WIENER GESERA, persecutions of Jews in *Vienna and its environs in 1421. The early 15th century was a period of rising hatred of the burghers of Vienna against the Jews, kindled in part by Jewish wealth. The *Hussite heresy had widespread reverberations in Austria at the time, and it was generally held that Jews and Hussites maintained close contact. Duke Albert V, inclined to religious fanaticism and disturbed by the Hussite rebellion, was also deeply in debt to Jewish moneylenders and without the means of repayment. At Easter 1420 a rumor was spread among the population of Vienna that a rich Jew named Israel had bought consecrated *Hosts from the wife of a Church sexton in Enns, and distributed them among other Jews who desecrated them. The Jews who were implicated were brought to Vienna, imprisoned, and tortured. On May 23, 1420, the Jews were rounded up in all the cities and towns of Austria and their possessions taken from them. The wealthy were imprisoned in Vienna, while the poor were put into boats without oars on the Danube at the mercy of the stream. Some Jews were held captive in houses, others in the synagogues. Children were separated from parents and husbands from wives, and an attempt was made to convert them to Christianity. The rabbis of Italy appealed to Pope Martin V for his intervention on behalf of the Jews of Austria. He reacted by threatening with excommunication anyone who forced Jews to convert. Nonetheless, many of the children taken from their parents were carried off to monasteries and there forcibly converted.
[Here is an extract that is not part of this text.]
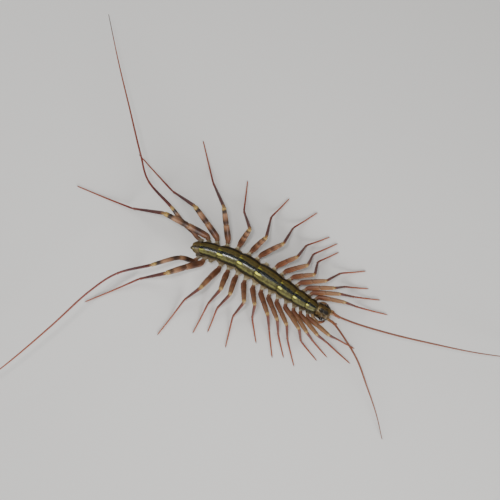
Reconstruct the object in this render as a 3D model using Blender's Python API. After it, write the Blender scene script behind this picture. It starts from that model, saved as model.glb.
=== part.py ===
# House centipede, life size, standing still on its feet.
# The head is towards +X, the animal's left is +Y, up is +Z, and the feet stand on Z = 0.
# Sizes and places are in millimetres, and MM turns them into metres when a mesh is made.

import math

import bpy
import bmesh
from mathutils import Vector
from mathutils.bvhtree import BVHTree

MM = 0.001
GAP = 0.3

# Body: eight back plates, of which the last is small, cover fifteen pairs of legs.
PLATE_EDGES = (-14.2, -13.0, -9.4, -5.1, -1.0, 4.2, 7.6, 10.5, 12.2)
HEAD_FRONT = 15.1
BEND_MIDDLE = -0.25
BEND_SWING = 0.63
BEND_CREST = -3.5
BEND_HALF_WAVE = 17.0
BULGE = 0.27
BULGE_AT = -6.5
BULGE_REACH = 3.0
HOOK = 0.6
HOOK_FROM = -10.5
HOOK_REACH = 3.7
TRUNK_Z = 2.95
TRUNK_ARCH = 0.15
TRUNK_END = 16.0
BELLY_DROP = 1.15
BELLY_CORNER_RISE = 0.3
BACK_RISE = 1.3
ARCH_POWER = 0.8
EDGE_RISE = 0.35
PLATE_HALF_WIDTH = 1.95
PLATE_TAPER = 0.6
PLATE_WIDEST_AT = -1.0
PLATE_TAPER_REACH = 17.0
BELLY_CONSTANT_SHARE = 0.4
BACK_CONSTANT_SHARE = 0.35
NECK_WIDTH_SHARE = 0.78
FLESH_SHARE = 0.8
PLEURA_SHARE = 0.4
PLEURA_LOW = 0.75
PLEURA_HIGH = 0.1
LIP = 0.3
SHINGLE_LIFT = 0.14
SADDLE_RISE = 0.13

# Rings of a trunk length from rear to front: place along it, width, lift, saddle and soft side, as shares.
TRUNK_RINGS = (
    (0.0, 0.94, 1.0, 0.7, 0.0),
    (0.1, 1.0, 0.9, 1.0, 0.6),
    (0.25, 1.0, 0.6, 0.0, 1.0),
    (0.5, 1.0, 0.1, 0.0, 1.0),
    (0.86, 0.97, -0.6, 0.0, 0.8),
    (1.0, 0.88, -1.0, 0.0, 0.2),
)

# Hips: one pair of coxae to each leg pair, from the first pair behind the head to the last.
HIP_X = (11.3, 9.9, 8.5, 6.8, 5.0, 3.2, 1.4, -0.4, -2.4, -4.3, -6.6, -8.6, -10.7, -12.2, -13.6)
HIP_REACH = 2.65
HIP_TAPER = 0.6
HIP_WIDEST_AT = -2.0
HIP_Z = 2.5
HIP_TURN_SHARE = 0.42
COXA_ROOT_SHARE = 0.5
COXA_BEND_SHARE = 0.55
COXA_RADIUS = 0.42
COXA_RISE = 12.0
LAST_COXA_SCALE = 0.85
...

A great many of those imprisoned committed suicide, including those held in the synagogues; the last one alive, R. Jonah, set fire to the corpses and died on the funeral pyre. The Jews who were left, 120 women and 92 men, were burned at the stake on March 12, 1421. All the property of the Jews passed to Duke Albert. The stones of the synagogue were used in building the university. Some Jews escaped to Bohemia; a very few managed to maintain an illegal existence in Austria. The proud Vienna community numbering between 1,400 and 1,600 existed no longer, and the city became known in Jewish tradition as "Ir ha-Damim" ("The City of Blood").

BIBLIOGRAPHY:

S. Krauss, Die Wiener Gesera (1920); M. Grunwald, Vienna (1836), 34–37: A. Zehavi-Goldhammer, in: Arim ve-Immahot be-Yisrael, 1 (1946), 191–3; O.H. Stowasser, Zur Geschichte der Wiener Gesera von 1421 (1920).